Снять взаимные подозрения и прийти к согласию было бы проще, если бы руководители страны и военного ведомства четко понимали, к какой именно войне они готовятся. Однако никакого более или менее развернутого документа, в котором бы это определялось, не существует. Действующая военная доктрина состоит из столь обтекаемых формулировок, что вполне может быть принята для любой страны мира, от США до Зимбабве. Кстати, в армии доктрину называют «маниловской» в честь ее основного автора генерал-полковника Валерия Манилова, бывшего замначальника Генштаба, а ныне сенатора, сделавшего карьеру в газете «Красная звезда». «Наша военная доктрина писалась для людей, которые только вчера узнали о военном деле, для профессионалов она не дороже туалетной бумаги. Там не сказано, кто враг и как мы планируем воевать, а без этого я не могу сказать, сколько и какого оружия и сколько дивизий мне понадобится», — говорит один из офицеров Генштаба.
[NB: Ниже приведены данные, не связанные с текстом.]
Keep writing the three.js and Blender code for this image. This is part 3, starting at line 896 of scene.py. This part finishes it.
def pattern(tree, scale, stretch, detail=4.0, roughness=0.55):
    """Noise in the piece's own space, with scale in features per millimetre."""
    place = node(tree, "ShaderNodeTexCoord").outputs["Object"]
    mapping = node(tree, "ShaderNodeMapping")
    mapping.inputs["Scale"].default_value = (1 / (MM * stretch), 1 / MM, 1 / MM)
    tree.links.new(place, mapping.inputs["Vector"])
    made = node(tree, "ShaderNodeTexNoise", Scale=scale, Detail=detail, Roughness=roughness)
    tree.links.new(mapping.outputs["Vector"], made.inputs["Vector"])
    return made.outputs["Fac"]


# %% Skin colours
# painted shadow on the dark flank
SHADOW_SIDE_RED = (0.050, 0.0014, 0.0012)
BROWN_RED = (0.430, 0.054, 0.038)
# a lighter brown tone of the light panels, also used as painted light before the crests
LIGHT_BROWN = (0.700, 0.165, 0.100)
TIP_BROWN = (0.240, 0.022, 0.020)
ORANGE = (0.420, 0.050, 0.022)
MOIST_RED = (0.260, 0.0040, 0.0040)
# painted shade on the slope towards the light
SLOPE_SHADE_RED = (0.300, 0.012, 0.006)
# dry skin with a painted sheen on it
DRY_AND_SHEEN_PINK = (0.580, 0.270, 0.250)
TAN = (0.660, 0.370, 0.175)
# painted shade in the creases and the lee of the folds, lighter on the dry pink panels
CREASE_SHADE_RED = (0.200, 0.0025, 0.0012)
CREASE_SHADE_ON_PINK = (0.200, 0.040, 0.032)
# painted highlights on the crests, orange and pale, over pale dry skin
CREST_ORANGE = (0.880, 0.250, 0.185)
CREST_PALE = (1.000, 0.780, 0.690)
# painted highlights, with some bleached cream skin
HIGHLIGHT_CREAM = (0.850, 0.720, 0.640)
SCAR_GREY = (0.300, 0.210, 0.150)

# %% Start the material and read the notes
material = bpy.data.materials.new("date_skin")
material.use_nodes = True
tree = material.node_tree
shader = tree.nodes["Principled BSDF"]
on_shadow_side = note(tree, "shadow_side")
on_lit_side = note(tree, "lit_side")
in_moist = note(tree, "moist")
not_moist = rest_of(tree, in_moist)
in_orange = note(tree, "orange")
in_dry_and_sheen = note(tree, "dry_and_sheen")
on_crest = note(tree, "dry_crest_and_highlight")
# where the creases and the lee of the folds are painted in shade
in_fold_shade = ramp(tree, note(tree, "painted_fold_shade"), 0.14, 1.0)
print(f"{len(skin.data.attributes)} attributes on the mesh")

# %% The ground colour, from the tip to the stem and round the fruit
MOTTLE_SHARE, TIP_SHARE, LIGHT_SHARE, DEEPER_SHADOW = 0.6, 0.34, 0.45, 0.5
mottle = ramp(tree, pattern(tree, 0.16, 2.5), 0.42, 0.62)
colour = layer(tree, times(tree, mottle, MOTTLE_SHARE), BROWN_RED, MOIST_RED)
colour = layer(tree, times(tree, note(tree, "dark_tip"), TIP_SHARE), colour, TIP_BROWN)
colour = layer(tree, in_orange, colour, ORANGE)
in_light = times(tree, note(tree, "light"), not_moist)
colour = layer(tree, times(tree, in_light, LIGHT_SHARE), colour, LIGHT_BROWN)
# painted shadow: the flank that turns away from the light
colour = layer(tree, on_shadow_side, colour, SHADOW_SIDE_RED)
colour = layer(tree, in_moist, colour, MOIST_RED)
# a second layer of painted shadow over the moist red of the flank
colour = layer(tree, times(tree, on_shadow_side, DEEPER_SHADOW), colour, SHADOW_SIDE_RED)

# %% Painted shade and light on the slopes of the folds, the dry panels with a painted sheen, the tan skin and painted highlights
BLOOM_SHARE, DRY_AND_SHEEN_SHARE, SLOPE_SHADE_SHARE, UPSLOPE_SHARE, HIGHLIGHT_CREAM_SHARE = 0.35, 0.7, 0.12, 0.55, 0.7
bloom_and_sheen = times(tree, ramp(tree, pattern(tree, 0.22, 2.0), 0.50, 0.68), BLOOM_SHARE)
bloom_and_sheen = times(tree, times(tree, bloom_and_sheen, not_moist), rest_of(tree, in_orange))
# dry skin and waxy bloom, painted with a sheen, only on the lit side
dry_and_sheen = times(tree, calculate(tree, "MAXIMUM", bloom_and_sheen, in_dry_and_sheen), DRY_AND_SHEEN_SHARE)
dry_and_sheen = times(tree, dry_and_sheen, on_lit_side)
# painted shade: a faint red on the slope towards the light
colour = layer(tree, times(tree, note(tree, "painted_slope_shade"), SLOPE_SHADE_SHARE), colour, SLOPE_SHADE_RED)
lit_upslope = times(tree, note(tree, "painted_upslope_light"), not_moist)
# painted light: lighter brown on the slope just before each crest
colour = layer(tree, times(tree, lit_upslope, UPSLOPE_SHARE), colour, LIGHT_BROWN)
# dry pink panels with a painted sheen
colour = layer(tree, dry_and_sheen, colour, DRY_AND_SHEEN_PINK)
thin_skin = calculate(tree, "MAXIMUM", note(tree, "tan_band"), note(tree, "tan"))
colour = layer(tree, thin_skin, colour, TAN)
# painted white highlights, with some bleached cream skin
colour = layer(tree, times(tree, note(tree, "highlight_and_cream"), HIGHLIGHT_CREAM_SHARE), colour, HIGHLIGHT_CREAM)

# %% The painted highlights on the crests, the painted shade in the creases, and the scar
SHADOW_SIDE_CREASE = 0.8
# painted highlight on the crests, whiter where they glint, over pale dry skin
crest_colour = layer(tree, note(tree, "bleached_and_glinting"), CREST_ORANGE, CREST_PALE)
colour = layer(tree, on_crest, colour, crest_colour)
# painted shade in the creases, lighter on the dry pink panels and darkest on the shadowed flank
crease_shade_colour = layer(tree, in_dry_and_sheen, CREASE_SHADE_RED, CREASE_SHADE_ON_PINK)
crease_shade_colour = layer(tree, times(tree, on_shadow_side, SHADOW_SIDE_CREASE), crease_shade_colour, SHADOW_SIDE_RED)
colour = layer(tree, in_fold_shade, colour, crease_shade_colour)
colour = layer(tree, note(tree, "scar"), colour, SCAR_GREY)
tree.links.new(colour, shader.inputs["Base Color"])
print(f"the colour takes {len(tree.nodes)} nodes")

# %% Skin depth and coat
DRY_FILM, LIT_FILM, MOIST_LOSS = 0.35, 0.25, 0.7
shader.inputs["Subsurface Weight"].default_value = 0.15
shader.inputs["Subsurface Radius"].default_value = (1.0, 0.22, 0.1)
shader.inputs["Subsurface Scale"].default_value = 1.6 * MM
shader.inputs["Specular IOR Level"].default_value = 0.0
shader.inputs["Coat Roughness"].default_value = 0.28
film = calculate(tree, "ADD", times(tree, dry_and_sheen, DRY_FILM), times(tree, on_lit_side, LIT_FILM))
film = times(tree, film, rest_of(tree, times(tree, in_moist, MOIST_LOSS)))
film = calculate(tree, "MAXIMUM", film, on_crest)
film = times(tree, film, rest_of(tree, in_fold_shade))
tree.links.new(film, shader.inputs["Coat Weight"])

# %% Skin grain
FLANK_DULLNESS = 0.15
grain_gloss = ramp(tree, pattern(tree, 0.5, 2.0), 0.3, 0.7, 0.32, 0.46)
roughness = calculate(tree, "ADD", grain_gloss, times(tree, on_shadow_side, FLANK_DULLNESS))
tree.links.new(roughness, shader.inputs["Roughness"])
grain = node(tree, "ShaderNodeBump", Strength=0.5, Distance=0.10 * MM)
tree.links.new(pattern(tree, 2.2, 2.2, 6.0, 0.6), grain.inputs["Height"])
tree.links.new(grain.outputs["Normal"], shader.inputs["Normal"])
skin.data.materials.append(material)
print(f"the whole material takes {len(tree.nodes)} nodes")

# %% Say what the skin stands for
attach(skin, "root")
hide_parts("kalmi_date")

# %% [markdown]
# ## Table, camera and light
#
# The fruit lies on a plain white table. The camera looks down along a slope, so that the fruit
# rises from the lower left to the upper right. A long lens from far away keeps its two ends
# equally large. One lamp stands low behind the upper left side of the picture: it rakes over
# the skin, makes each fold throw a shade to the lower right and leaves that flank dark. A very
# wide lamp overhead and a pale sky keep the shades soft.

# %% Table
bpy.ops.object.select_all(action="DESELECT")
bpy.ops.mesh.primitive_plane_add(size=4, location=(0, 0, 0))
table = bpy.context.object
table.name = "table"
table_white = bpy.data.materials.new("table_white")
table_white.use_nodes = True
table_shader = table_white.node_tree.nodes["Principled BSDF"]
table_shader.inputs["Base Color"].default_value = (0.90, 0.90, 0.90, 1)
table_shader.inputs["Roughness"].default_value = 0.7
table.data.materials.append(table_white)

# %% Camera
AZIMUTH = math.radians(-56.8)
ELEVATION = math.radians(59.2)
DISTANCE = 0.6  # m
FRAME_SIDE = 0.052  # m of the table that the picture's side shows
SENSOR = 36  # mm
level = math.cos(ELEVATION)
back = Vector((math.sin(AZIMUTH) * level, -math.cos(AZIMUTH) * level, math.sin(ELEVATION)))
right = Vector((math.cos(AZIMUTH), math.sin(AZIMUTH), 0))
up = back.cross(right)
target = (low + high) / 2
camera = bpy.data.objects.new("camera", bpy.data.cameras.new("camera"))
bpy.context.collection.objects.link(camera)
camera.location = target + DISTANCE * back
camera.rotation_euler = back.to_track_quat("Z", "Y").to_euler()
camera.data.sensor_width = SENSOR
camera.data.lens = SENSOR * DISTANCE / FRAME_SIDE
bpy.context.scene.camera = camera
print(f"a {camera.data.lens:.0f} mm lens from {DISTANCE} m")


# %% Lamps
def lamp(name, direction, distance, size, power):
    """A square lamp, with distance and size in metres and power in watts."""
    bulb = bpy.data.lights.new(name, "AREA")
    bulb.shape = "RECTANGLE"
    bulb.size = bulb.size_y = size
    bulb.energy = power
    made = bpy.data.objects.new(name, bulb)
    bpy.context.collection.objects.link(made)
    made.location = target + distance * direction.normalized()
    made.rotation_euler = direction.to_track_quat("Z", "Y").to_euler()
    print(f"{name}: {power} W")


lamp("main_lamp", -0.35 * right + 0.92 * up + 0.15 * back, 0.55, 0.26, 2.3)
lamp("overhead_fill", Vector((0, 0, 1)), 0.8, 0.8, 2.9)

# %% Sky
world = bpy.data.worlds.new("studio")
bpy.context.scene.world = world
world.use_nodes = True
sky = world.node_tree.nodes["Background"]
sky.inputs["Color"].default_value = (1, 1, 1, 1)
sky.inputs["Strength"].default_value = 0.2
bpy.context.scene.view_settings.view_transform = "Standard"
Отсюда метания наших военачальников в вопросах военного строительства. Достаточно вспомнить, как бывший главком ВМФ адмирал Владимир Масорин заявлял, что в течение ближайших 20 лет флот должен получить шесть полноценных авианосных ударных групп. Заявление, заметим, доктринальное. Строительство авианосцев предполагает боевые действия против слабых в военном отношении противников, поскольку в случае войны против государства с новейшей армией авианосные группы будут без труда уничтожены противокорабельными ракетами (кстати, такие ракеты есть и на вооружении у России). Кроме того, раз уж мы строим авианосцы, то военные действия собираемся вести вдалеке от собственной страны — где-нибудь в Юго-Восточной Азии. Ранее другой главком — адмирал Владимир Куроедов утверждал, что в Министерстве обороны разработан план строительства ВМФ на период до 2040–2050 годов и по этому плану предполагается строить фрегаты и корветы, а отнюдь не авианосцы. Объемности картине придавали комментарии, которые высказывали в отношении этих заявлений отечественные военные эксперты: «Что вы, какой перспективный план, просто фрегат легче продать за границу, чем авианосец».
Место для дискуссий

Строительство Вооруженных сил — штука не просто дорогая, но еще и очень трудоемкая. «Соединенные Штаты почти десять лет разрабатывали закон Голдуотера-Николса, который регламентирует полномочия и функции руководителей американского военного ведомства, — говорит Андрей Кокошин, действительный член Академии военных наук, депутат Госдумы ФС РФ, в прошлом первый замминистра обороны. — Дик Чейни и Колин Пауэлл считают, что этот закон стал одной из главных составляющих успеха операции “Буря в пустыне”».

Источник бесконечных трений между министром обороны и Генштабом — недостаточно четкое распределение функций и баланс полномочий между ними. Не стоит обольщаться — на устранение всех шероховатостей у нас уйдет не меньше сил и времени, чем у американцев. Непросто будет и написать эффективную военную доктрину, и разобраться с мобилизационным ресурсом. Беда, однако, не в том, что не хватает возможностей, а в том, что не заметно даже движения в сторону осмысленного строительства Вооруженных сил.

Запуск такой работы — вопрос не военный, а политический. Армия вынуждена жить по «маниловской» доктрине не потому, что другую некому написать, а потому, что настоящая доктрина не востребована политическим классом. В России так и не появилось площадки, на которой гражданское и военное руководство страны (в самом широком смысле — от министра до депутатов и сенаторов) могло бы обсуждать, какая армия нам нужна и к какой войне мы готовимся. Такое обсуждение помогло бы избежать ошибок. Да и накал конфликтов в военном ведомстве был бы куда ниже, если бы удалось организовать диалог между теми же офицерами Генштаба, гражданскими менеджерами Минобороны, законодателями, военными экспертами.

Здесь важно, как будет действовать верховная власть. Обычно при таких столкновениях, как между Сердюковым и Балуевским, Кремль принимается либо мирить соперников, либо их менять, либо поддерживать баланс между ними. На самом деле задача совсем в другом — создать политический механизм военной реформы.